1945 novel by R. K. Narayan

The English Teacher is a 1945 novel written by R. K. Narayan. It is a part of a series of novels and collections of short stories set in "Malgudi". The English Teacher was preceded by Swami and Friends (1935), The Bachelor of Arts (1937) and Malgudi Days, (1943) and followed by Mr. Sampath – The Printer of Malgudi.

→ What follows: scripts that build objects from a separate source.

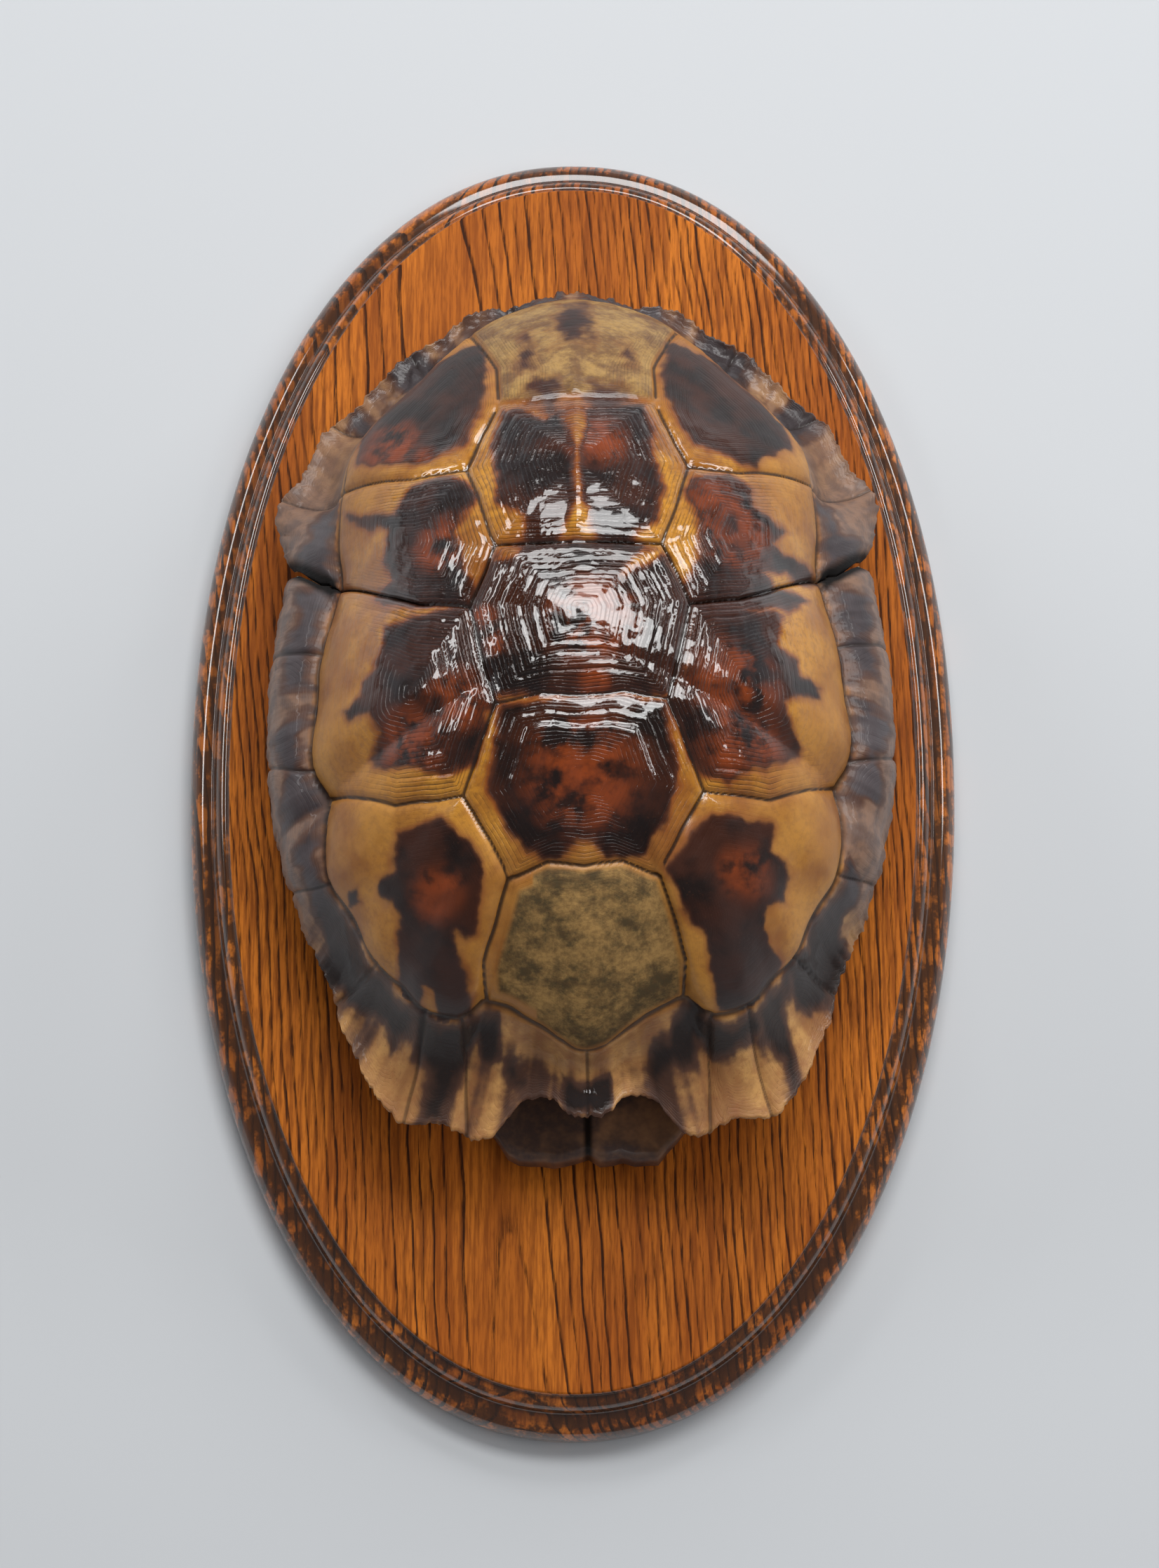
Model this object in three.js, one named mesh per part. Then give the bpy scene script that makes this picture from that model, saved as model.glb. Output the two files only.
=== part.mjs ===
// Shell of a hinge-back tortoise on an oval wooden plaque, in millimetres.
// The plaque lies on its back, +Z points out of its face, and the head end of the shell points to -Y.
import * as THREE from 'three';
import { mergeVertices } from 'three/addons/utils/BufferGeometryUtils.js';

// Driving dimensions of the plaque
const plaqueLength = 341;
const plaqueWidth = 200;
const plaqueThickness = 19;
const plaqueSquareness = 2.1; // exponent of the oval, where 2 is a plain ellipse
const mouldingWidth = 11.6;
const plaqueColumns = 80;

// Driving dimensions of the shell
const shellLength = 218; // from the tip over the neck to the scute over the tail
const crownHeight = 94.5; // above the face of the plaque
const shellShift = new THREE.Vector2(2, 15); // centre of the shell on the plaque
const shellTurn = 1; // degrees, the shell isn't quite in line with the plaque
const domeWall = 4;
const rimWall = 1.8;
const seamDepth = 0.8;
const shoulderWidth = 1.6; // from a seam to the full height of its scute
const scuteRise = 1.3; // height of the old middle of a scute over its edge
const hingeGapTop = 0.35; // half the gap of the hinge on the back
const hingeGapRim = 1.3; // half the gap of the hinge between the marginal scutes
const edgeStep = 7.5; // longest edge along a seam

// Driving dimensions of the plastron, the belly plate
const plastronLift = 0.3; // clear of the plaque
const plastronWall = 5;
const bridgeGap = 0.5; // between the bridge and the rim over it

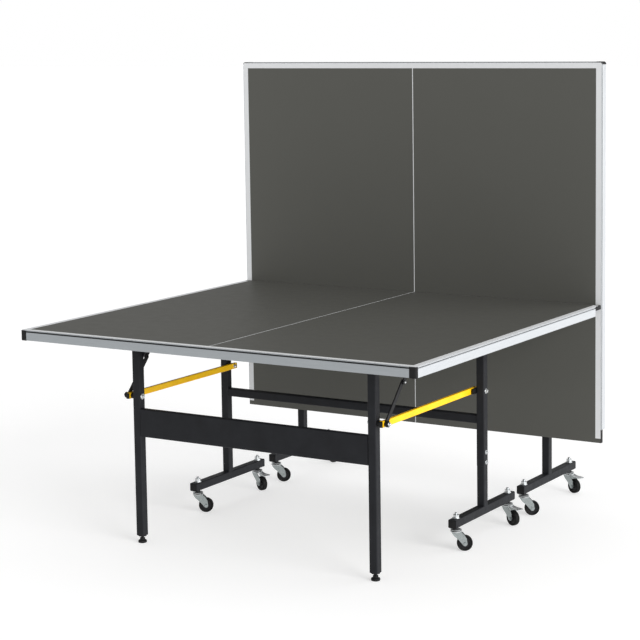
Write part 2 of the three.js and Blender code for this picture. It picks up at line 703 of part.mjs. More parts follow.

This novel, dedicated to Narayan's wife Rajam, is not only autobiographical but also poignant in its intensity of feeling. The story is a series of experiences in the life of Krishna, an English teacher, and his quest for inner peace and self-development after the traumatising death of his wife.

==Plot==
As an English teacher and lecturer at Albert Mission College, Krishna has led a mundane and monotonous lifestyle comparable to that of a cow. But he also plays an important role in protecting Indian culture. His life changes when his wife, Susila, and their child, Leela, come to live with him. With their welfare on his hands, Krishna learns to be a proper husband and learns how to accept the responsibility of taking care of his family. He feels that his life has comparatively improved, as he understands that there's more meaning to life than to just teaching. The plot explores about Krishna's account on Susila's illness and events occurred afterwards. Susila might have been suffering from Malaria and Typhoid long before her symptoms appear according to research done by two Sri Lankan authors, Dr. Nishantha Karunarathna from Postgraduate Institute of Humanities and Social Sciences (PGIHS), University of Peradeniya and Mr. Lal Medawattegedara from Open University of Sri Lanka (OUSL).They even have gone on to say that Dr. Shankar is not negligent in his medical practice.
Susila eventually passes away due to typhoid complications. Krishna, destroyed by her loss, has suicidal thoughts but gives them up for the sake of his daughter, Leela. He is lost and miserable after her death, but he receives a letter from a stranger who indicates that Susila has been in contact with him and that she wants to communicate with Krishna. This makes him more collected and cheerful, leading to a journey in search of enlightenment, with the stranger acting as a medium to Susila in the spiritual world. Leela, on the other hand, goes to a preschool where Krishna gets to meet the headmaster, a profound man who cares for the students in his school and teaches them moral values through his own methods. The Headmaster puts his students as his top priority but he does not care for his own family and children, eventually leaving them on the day predicted by an astrologer as the day of his death, which did not come true. Krishna is influenced by the headmaster, eventually learning to 'communicate' with Susila on his own, thus concluding the entire story with the quote that he felt 'a moment of rare immutable joy.

==Reception==
In his critical study of Narayan's works, William Walsh called The English Teacher a "lightly buoyant, delicately developed account" of the writer's life.

It was also a Sunday Book Pick for Scroll.in, the contemporary review calling the novel as Narayan's "tenderest", "colored by his own grief" but not "devoid of humour and brevity."